>> START GIVEN DATA

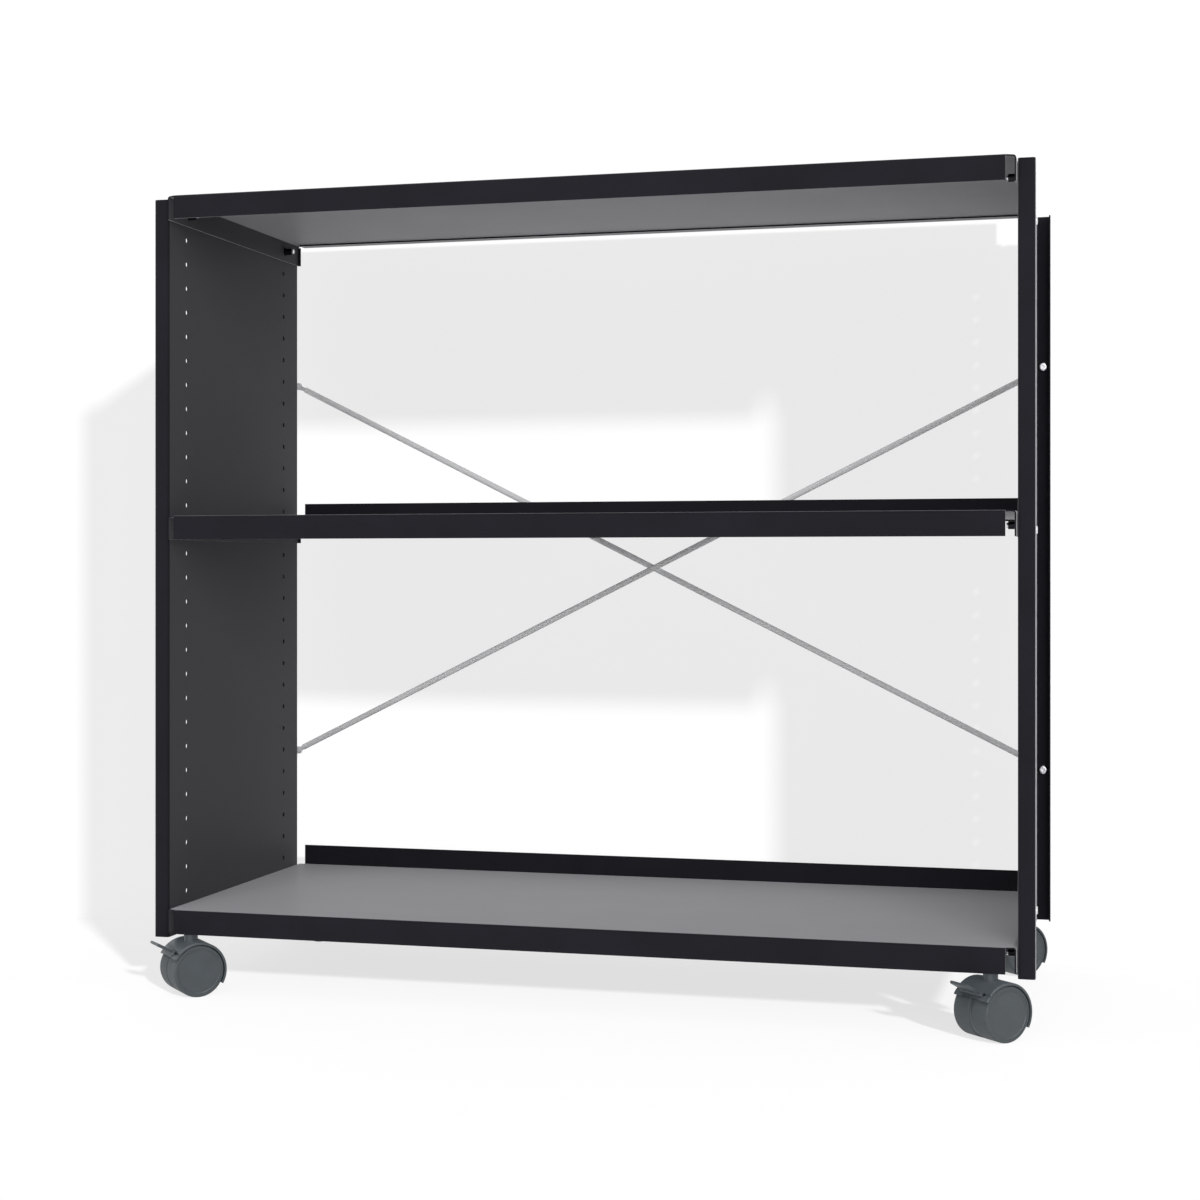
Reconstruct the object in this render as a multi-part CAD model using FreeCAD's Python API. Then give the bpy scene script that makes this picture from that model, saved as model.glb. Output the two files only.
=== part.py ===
import FreeCAD, Part
import math
import os

from FreeCAD import Placement, Rotation, Vector

# A rolling bookcase of folded steel sheet: two lipped side panels with rows of
# holes, three tray shelves with a rear stop each, a rod cross brace at the back
# and four braked twin-wheel swivel casters.
# Millimetres: +X to the right, +Y to the back, +Z up from the floor.

# ---- Sheet metal ----
sheet = 1.5                   # thickness of every folded piece
bend_radius = 3.0             # outside radius of every fold

# ---- Side panels: channels with their web towards the shelves ----
inner_width = 850.0           # between the faces of the two webs
panel_height = 752.0
panel_depth = 332.0
panel_flange = 16.0           # how far the front and back flanges stand out
panel_lip = 12.0              # return along the outer side of each flange
floor_gap = 56.0              # from the floor to the panels' lower edge

# ---- Rows of holes in the webs, and the screws in them ----
hole_radius = 2.75
hole_pitch = 25.0
lowest_hole = 16.5            # above the panels' lower edge
hole_edge = 10.0              # least height of panel above the highest hole
hole_inset = 42.0             # from the panels' front and back faces
middle_rise = 400.0           # middle shelf above the bottom one, to the nearest row

# ---- Tray shelves ----
shelf_gap = 1.0               # from each web to the shelf, filled by the insert heads
shelf_flange = 24.0           # depth of the front and side flanges
screw_drop = 13.0             # from the deck's top down to its screws
front_overhang = 10.0         # front flange's face ahead of the side panels
front_inset = 10.5            # from each web to the end of the front flange
side_setback = 6.0            # front end of the side flanges behind the front flange's face
side_return = 4.0             # fold at the rear end of the side flanges

# ---- Rear stops: an angle under the back edge of each deck ----
stop_height = 22.0            # above the deck
stop_foot = 17.0              # depth of the foot under the deck
stop_inset = 9.5              # from each web to the end of the stop

# ---- Button-head screws, nuts and rivet-nut inserts ----
thread_radius = 2.45
thread_bore = 2.5
screw_head_radius = 4.75
screw_head_height = 2.75
screw_head_round = 1.8
socket_width = 3.0            # across the flats
socket_depth = 1.6
thread_end = 1.5              # how far a screw stands out of its nut or insert
nut_width = 8.0               # across the flats
nut_height = 4.0
insert_head_radius = 5.0
insert_body_radius = 3.8
insert_bulge_radius = 4.8
insert_bulge_length = 2.0
insert_length = 10.0          # under the head
insert_clearance = 0.1        # around its body in the side flange

# ---- Cross brace behind the shelves ----
rod_radius = 3.25
rod_clearance = 0.1           # between the rods where they cross
brace_half_height = 215.5     # brace screws above and below the panels' mid-height
standoff_length = 19.0
standoff_radius = 4.0
eye_radius = 4.25
eye_thickness = 2.0
neck_width = 4.5
neck_straight = 5.4           # from the eye's centre to where the neck slants
neck_end = 9.0                # from the eye's centre to where the round rod starts

# ---- Casters ----
caster_inset = 24.5           # stem axis from the web
stem_inset = 10.5             # stem axis from the deck's front face and back edge
swivel_heading = 225.0        # direction of the brake pedals, in degrees from +X
trail = 1.0                   # wheel axis from the stem axis, away from the pedal
wheel_radius = 26.0
wheel_width = 21.2
wheel_side_gap = 0.3          # between a wheel and the plate between the wheels
tyre_depth = 2.5
tyre_edge = 1.5               # rounding of the tread's two edges
tyre_seat = 0.05              # between the tyre and the hub
hub_setback = 0.3             # hub's rim inside the tyre's faces
hub_rim = 2.0
hub_boss_radius = 7.0
hub_face = 2.0                # thickness of the hub's outer disc
hub_dish = 0.5                # how deep the disc lies inside the rim
axle_radius = 2.5
axle_fit = 0.02               # axle in the plate
running_fit = 0.05            # anything that turns on a pin
end_clearance = 0.3           # end play of pins, and faces that slide past each other

hood_clearance = 0.6          # between the tread and the hood
hood_wall = 2.4
hood_width = 47.0
hood_round = 1.0
hood_open = 29.0              # hood's edge on the pedal side, degrees above the axle
hood_close = 210.0            # hood's edge on the far side
plate_thickness = 3.0         # plate between the wheels
plate_setback = 0.8           # its edge inside the tread
neck_radius = 7.0
neck_top = 63.0               # above the floor
stem_radius = 4.0
stem_engagement = 7.0         # length of the stem in the hood's neck
collar_width = 13.0           # across the flats of the stem's collar
boss_radius = 7.0
boss_length = 16.0
stem_thread_radius = 3.95
stem_thread_length = 14.0

# ---- Brake pedals ----
pedal_width = 22.0
pedal_thickness = 3.0
pedal_reach = 38.5            # tip from the stem axis
pedal_slope = 28.5            # degrees above the horizontal
pedal_barrel_radius = 2.6
pedal_pin_radius = 1.2
pedal_pivot_radius = 29.2     # pedal pin from the wheel axis
pedal_pivot_angle = 41.0      # pedal pin above the wheel axis, in degrees
pedal_tip_round = 1.4
shoe_clearance = 1.4          # between the tread and the released shoe
shoe_thickness = 2.0
shoe_angle = 30.0             # lower end of the shoe above the wheel axis
ear_length = 4.0              # of each of the hood's two ears, along the pin

# ---- Places that follow from the sizes above ----
web_x = inner_width / 2
panel_front = -panel_depth / 2
panel_back = panel_depth / 2
panel_middle = floor_gap + panel_height / 2
row_y = panel_depth / 2 - hole_inset
row_count = int((panel_height - lowest_hole - hole_edge) / hole_pitch) + 1
row_heights = [floor_gap + lowest_hole + row * hole_pitch for row in range(row_count)]
middle_row = round(middle_rise / hole_pitch)
shelf_rows = {"bottom": 0, "middle": middle_row, "top": row_count - 1}
deck_tops = {name: row_heights[row] + screw_drop for name, row in shelf_rows.items()}
shelf_x = web_x - shelf_gap
shelf_front = panel_front - front_overhang
shelf_back = panel_back - bend_radius
brace_x = web_x + panel_flange / 2
eye_y = panel_back + standoff_length + eye_thickness / 2
deck_underside = deck_tops["bottom"] - sheet
foot_underside = deck_underside - sheet
boss_bottom = deck_underside - boss_length
stem_x = web_x - caster_inset
front_stem_y = shelf_front + stem_inset
rear_stem_y = shelf_back - stem_inset
hood_inner = wheel_radius + hood_clearance
hood_outer = hood_inner + hood_wall
pedal_slot = pedal_width / 2 + end_clearance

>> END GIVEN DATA

__YOUR GOAL__.
Restate the first line and every line after it, word for word, stopping once the line with "from FreeCAD import" is done.

__CORRECT OUTPUT__.
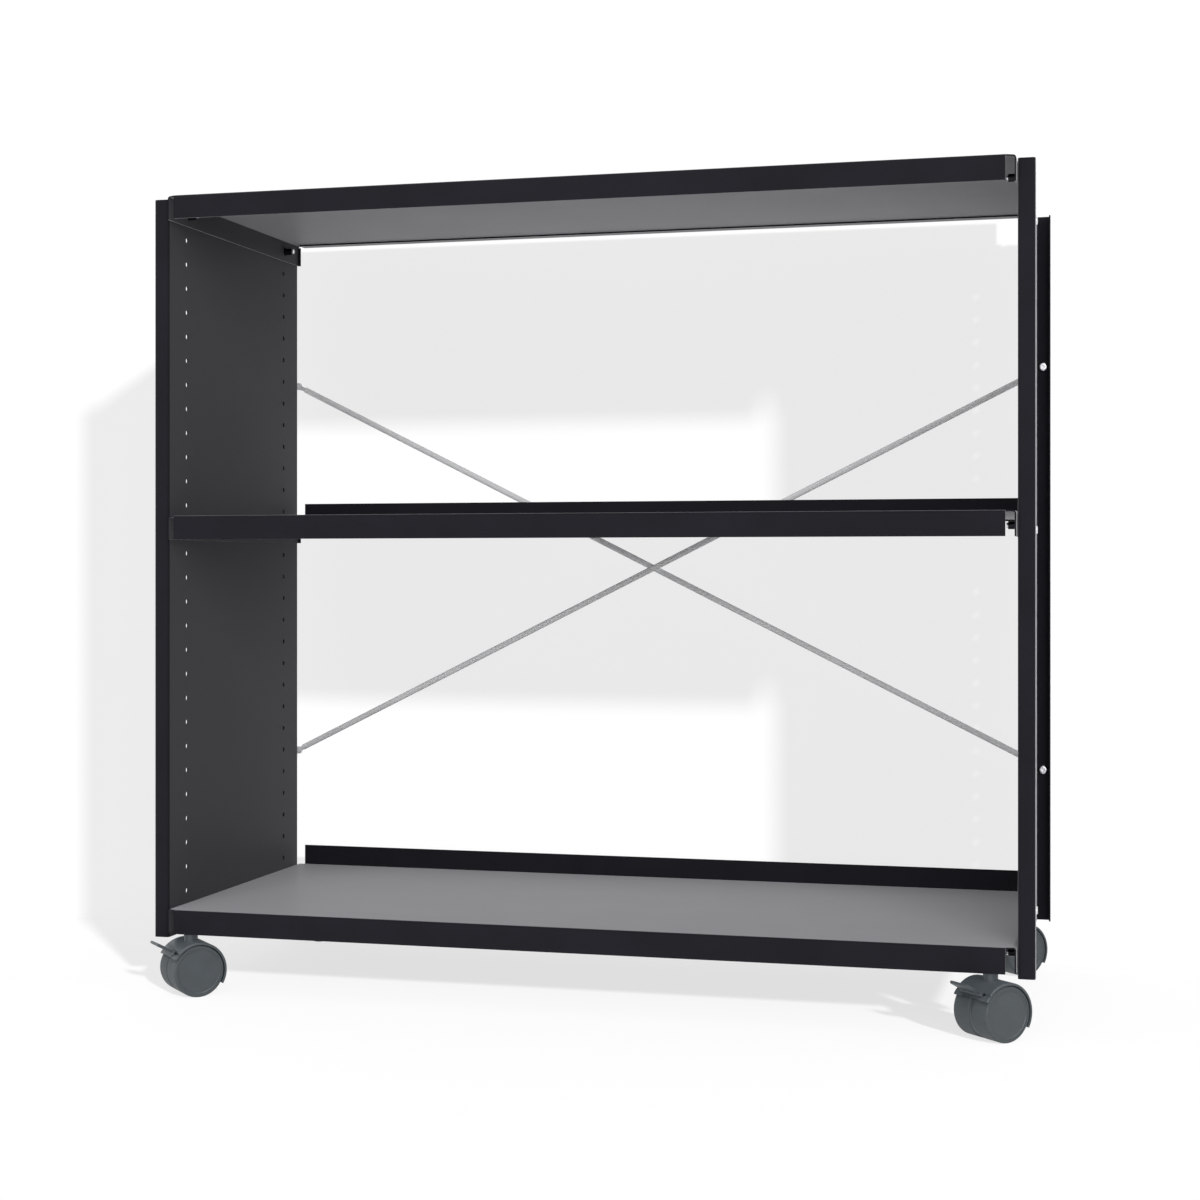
Reconstruct the object in this render as a multi-part CAD model using FreeCAD's Python API. Then give the bpy scene script that makes this picture from that model, saved as model.glb. Output the two files only.
=== part.py ===
import FreeCAD, Part
import math
import os

from FreeCAD import Placement, Rotation, Vector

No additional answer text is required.